If someone wants it to be different, he unconsciously wants it to be bad for all of us, because to get it right, he would first have to dismantle the foundations of our entire system. AND OK. He is entitled to such desires. Only first he should change the central law, trash all the architecture departments in this country, tear up many international agreements, and drive out the artists. And then he can build his own civilization on a new root, in which society democratically creates art. I'm not saying it's impossible, but if someone doesn't like the element of change caused by culture in his life, I kindly suggest that instead of tearing down our civilization, it's easier to move to Australia and live among the Aborigines. Their culture hasn't changed much in 70,000 years and they praise it. We will all fit in. Cross for the road.
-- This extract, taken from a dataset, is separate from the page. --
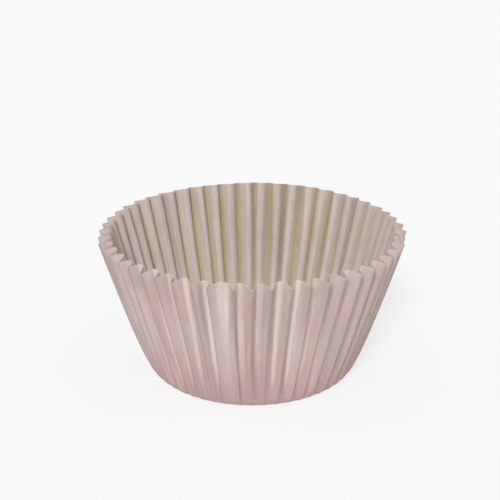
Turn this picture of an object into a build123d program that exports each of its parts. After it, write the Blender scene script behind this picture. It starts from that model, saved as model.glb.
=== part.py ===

However, I wanted to leave the most important thing for last. I have absolute certainty that even if I stood on my eyelashes, I still won't convince the unconvinced. Referring to beauty, when it means something different to everyone, also makes no sense at all. I would be naive if I believed that. However, I know one thing for sure. The entire history of mankind as recorded in art is a procession of artists who went against taste and sought the new. The first stone buildings once shocked in wooden medieval cities. What was wrong with wooden ones? The first Renaissance mansions and palaces astonished peasants from the bailey of a Gothic castle and so on, until glass houses, followed by colonies on Mars, space stations and interstellar yacht architecture. We are but a bead on a timeline consisting of thousands of years of history that has been and, hopefully, also that which will be. Styles in art are a table of contents in its history. If we begin to tear some pages out of this book, reach for anachronisms, stir its order and abandon the writing of our own history, there is a good chance that for posterity our period will be remembered as a black hole and cultural decline. The dark ages, in which a lot of things happened, but not much was left behind. That's why it's important not to look back despite the heckling, but to go our own way, even if it's a thorny one, because the alternative doesn't exist. The alternative is the non-existence of culture, non-participation in the creation of the world's culture and the subsequent atrophy of our national culture. Nowadays, ruled by - there's no denying it - toxic and feral social media, promoting easy and pleasant pap, the creation of culture and high art is not only a high-risk task, but also the duty of a thinking person, because the temptation to applaud conformity is greater than ever and brings alarmingly easy gratification.